Fields of dreams and delusions.

Topeka Metro News
March 25, 2005

Devere Nelson, known to his millions of fans worldwide as Dev, used to sit in a little closet-sized control room, or studio, or whatever they called it, at WIBW and recreate baseball games that Topeka’s professional team was playing on the road.

All his information came in on a Western Union ticker, and all it amounted to was the call on each pitch, like ball two, or strike one, and so on, plus the base hits and the runs scored. The rest, which was 99 percent of what he had to say, he had to make up.

Dev was perfect for the job. He had a vivid imagination and no hang ups, such as letting facts stand in the way of a good line of gab. He could ramble on and on, talking about the crowd, the weather, the flag in centerfield, the fences, the infield grass – none of which he could see.

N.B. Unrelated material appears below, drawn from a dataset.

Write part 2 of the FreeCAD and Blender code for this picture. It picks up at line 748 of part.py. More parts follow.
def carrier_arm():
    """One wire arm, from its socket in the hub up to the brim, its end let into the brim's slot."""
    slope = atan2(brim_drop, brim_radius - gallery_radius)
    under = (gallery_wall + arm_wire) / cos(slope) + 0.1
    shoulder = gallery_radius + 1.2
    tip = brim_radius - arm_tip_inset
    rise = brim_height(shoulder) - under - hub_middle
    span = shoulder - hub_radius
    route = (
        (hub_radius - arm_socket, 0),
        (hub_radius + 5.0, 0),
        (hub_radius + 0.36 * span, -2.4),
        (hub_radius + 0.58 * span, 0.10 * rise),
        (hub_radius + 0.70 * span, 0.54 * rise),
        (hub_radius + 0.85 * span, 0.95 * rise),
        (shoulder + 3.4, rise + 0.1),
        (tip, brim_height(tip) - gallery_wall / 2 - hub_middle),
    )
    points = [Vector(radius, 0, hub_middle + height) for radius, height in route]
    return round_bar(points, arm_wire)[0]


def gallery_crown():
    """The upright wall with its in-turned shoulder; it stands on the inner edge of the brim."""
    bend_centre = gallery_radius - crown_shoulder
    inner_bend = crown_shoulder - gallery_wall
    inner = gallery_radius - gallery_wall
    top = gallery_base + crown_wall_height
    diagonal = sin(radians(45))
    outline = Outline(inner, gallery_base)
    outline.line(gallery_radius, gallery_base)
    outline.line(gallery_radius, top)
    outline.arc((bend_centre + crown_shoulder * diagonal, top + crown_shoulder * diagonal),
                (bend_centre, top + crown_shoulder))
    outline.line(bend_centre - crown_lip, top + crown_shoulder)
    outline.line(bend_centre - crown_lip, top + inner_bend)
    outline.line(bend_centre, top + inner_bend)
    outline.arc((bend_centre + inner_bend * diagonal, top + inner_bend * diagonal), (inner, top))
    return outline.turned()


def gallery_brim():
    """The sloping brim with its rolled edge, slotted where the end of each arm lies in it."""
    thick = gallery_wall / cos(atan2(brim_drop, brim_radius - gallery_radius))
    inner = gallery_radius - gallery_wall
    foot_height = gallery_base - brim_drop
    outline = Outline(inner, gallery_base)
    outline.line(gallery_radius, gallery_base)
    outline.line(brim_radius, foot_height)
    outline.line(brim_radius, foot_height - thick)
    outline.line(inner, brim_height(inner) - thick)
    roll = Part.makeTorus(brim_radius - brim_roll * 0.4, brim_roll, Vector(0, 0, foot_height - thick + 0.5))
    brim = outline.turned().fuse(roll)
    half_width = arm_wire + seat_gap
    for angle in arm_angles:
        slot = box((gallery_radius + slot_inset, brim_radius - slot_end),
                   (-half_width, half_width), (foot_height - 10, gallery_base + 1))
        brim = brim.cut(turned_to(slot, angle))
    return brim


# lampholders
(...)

He would tell you about the fierce wind in Amarillo, and one night he had tumbleweeds rolling across the diamond. He would tell you about fans leaning out of the stands to try to catch a foul ball, and occasionally one of them would tumble out onto the field.

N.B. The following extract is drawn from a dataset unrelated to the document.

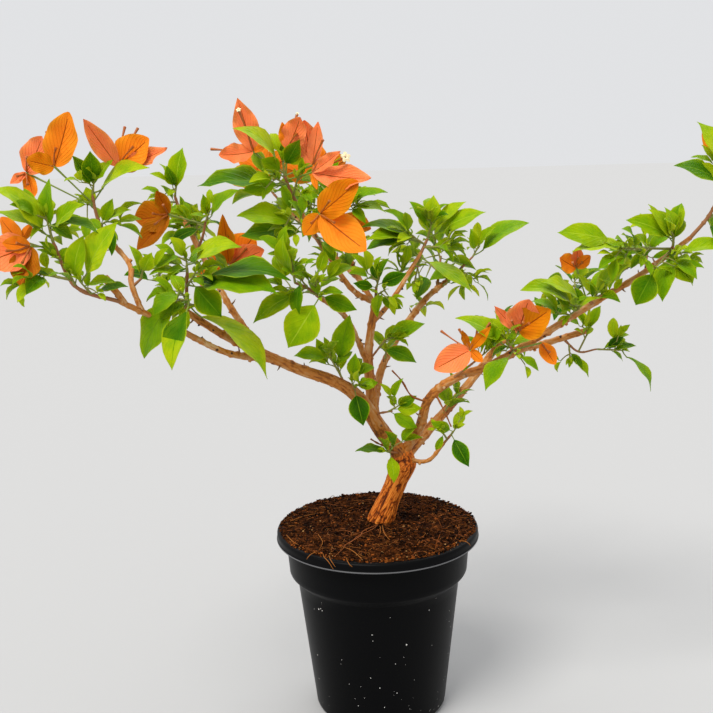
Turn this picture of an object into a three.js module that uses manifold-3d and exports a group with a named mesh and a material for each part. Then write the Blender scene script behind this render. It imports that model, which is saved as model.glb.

“But he’s getting up,” Dev would assure you. “He’s not hurt.” Dev didn’t like the sight of blood, even when he couldn’t see it.

The Western Union ticker would say strike two, or ball, and Dev would question the call, saying the ball looked a little inside to him. Then he would talk for the next 10 minutes between pitches, about what a tough job the umpires had, and how well they did it.

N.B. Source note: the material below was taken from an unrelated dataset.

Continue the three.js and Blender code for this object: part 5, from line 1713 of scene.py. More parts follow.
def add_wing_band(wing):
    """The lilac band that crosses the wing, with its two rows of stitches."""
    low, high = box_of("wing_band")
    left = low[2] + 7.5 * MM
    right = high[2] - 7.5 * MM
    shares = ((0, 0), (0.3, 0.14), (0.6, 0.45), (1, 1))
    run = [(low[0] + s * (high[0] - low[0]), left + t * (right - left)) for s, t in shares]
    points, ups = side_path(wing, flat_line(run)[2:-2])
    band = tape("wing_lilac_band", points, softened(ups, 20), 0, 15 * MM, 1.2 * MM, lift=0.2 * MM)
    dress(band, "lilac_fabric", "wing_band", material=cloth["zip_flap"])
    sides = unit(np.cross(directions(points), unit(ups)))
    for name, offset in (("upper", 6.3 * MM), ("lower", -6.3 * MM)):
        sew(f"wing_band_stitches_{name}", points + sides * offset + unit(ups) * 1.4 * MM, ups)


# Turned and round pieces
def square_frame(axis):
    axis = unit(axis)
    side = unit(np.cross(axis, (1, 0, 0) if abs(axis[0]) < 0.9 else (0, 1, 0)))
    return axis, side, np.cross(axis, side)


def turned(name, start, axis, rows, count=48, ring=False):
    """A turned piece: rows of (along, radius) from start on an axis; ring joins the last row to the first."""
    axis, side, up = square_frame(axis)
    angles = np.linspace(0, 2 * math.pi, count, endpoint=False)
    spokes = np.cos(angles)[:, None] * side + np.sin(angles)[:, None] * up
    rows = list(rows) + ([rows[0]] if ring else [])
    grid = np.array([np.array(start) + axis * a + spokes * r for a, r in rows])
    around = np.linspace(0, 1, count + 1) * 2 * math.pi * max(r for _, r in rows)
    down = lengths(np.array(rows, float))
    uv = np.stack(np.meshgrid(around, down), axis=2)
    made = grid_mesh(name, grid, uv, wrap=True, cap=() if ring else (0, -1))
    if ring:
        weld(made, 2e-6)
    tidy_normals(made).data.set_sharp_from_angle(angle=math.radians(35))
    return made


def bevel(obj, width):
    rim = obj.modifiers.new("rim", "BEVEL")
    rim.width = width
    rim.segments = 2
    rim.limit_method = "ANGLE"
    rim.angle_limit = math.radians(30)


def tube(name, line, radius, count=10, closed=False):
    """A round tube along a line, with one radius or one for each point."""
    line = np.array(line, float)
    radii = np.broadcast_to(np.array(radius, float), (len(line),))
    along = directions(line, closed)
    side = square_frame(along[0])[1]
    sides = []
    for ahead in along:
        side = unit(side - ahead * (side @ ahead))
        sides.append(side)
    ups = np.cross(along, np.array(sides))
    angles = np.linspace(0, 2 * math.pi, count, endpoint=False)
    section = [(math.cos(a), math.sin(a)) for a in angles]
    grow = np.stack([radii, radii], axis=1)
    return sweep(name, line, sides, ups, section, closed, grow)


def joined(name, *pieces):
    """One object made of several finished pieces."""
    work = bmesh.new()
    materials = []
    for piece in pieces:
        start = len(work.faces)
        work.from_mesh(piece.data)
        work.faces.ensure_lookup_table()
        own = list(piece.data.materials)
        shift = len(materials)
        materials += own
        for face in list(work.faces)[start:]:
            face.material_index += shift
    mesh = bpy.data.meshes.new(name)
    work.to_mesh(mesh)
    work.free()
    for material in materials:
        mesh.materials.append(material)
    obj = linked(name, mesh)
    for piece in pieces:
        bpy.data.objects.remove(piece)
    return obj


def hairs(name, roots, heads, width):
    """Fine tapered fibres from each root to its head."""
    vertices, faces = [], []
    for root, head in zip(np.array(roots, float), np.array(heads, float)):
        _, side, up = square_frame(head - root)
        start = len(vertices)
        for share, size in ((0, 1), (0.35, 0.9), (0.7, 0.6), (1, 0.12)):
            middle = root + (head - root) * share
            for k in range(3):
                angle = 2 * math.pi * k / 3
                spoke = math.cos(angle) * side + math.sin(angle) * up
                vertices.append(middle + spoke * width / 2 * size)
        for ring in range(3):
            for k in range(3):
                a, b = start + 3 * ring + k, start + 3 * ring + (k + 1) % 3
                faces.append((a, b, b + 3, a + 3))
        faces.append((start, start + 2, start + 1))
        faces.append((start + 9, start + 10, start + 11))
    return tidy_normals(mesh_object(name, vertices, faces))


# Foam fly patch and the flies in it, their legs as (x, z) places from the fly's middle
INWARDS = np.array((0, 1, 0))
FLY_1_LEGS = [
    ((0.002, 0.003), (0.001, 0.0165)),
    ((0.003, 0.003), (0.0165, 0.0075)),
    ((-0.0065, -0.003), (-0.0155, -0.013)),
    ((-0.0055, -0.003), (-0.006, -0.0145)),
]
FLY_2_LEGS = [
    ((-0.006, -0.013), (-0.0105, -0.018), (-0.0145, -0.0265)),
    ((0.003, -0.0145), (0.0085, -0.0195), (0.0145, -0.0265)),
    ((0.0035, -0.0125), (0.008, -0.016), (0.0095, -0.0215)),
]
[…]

I was his color commentator for a while, just as I was on countless football and basketball games we did together, but I didn’t last long on phony baseball. The games were boring, and every time I started to say something, I would remember that it was all a hoax, and a case of pure flimflammery and I would start laughing.

I think it was the night the tumbleweeds were rolling across the field in Amarillo that I ended my career as a baseball announcer. Vin Scully and Joe Garagiola probably heaved a sigh of relief.

The days with Dev came to mind recently when I read about some printed chicanery on one hand, and the possibility of a massive hoax on the other.

First, columnist Jack Smith of the Los Angeles Times wrote about some newspaper tricks, one of which was his own. One of his early jobs on the paper was taking rainfall reports from stringers all over Southern California.

One boring day, He wondered if places like Buzzard Flats, Lizard Rock, and Cauliflower Corner really existed. On an impulse, he added a town of his own – Smith Flats. From then on, it appeared on the rainfall list regularly.

On the paper with him was a desk man named Ted Sell, who created a human fraud. Tired of having unidentified men in photos, he started. Identifying them as socialite Phlange Welder, a name adapted from the “help wanted” columns.

Soon, Phlange Welder turned up regularly in photos of the biggest social events, from the racetrack to the opera. Smith also was reminded of a classic hoax played on newspapers using the undefeated phantom football team from nonexistent Plainfield, NJ Teachers. These hornswogglers ran wild across the pages of Eastern papers before they were tackled by the truth. More on them later.

Morris Newberger, a Wall Street broker, said “Trust me” in the fall of 1941, when he created Plainfield Teachers. He’d read the scores of small college football games in The New York Times, and wondered if schools like Baker, McPherson and Bethel really existed.

The following Saturday, he called each of the New York City’s dailies and said he wanted to report a football score. It was Plainfield Teachers, 12, Scott, Zero. The score appeared in all the papers the next day.

After that, Newberger reported Plainfield victories over Chesterton, Winona, St Joseph, and so on. Then one Saturday, he said it was Plainfield, 35, Randolph Tech, 0, but that was on a day it rained so hard all over the East that army and Notre Dame had struggled to a scoreless tie. Somebody tried to check on the score, and soon the fakery was found out.

United Press issued this message to client newspapers: “De-emphasize note: Plainfield, (N.J.) Teachers has abandoned football. The flying figments not only are unbeaten and untied, they are unreal.”

It inspired Caswell Adams, an editor of The New York Herald Tribune, to write this verse:

“Far above New Jersey swamplands, Plainfield Teachers spires.
“Mark a phantom, phony college that got on all the wires
“Perfect record made on paper imaginary team!
“Hail to thee, our ghostly college, product of a dream!”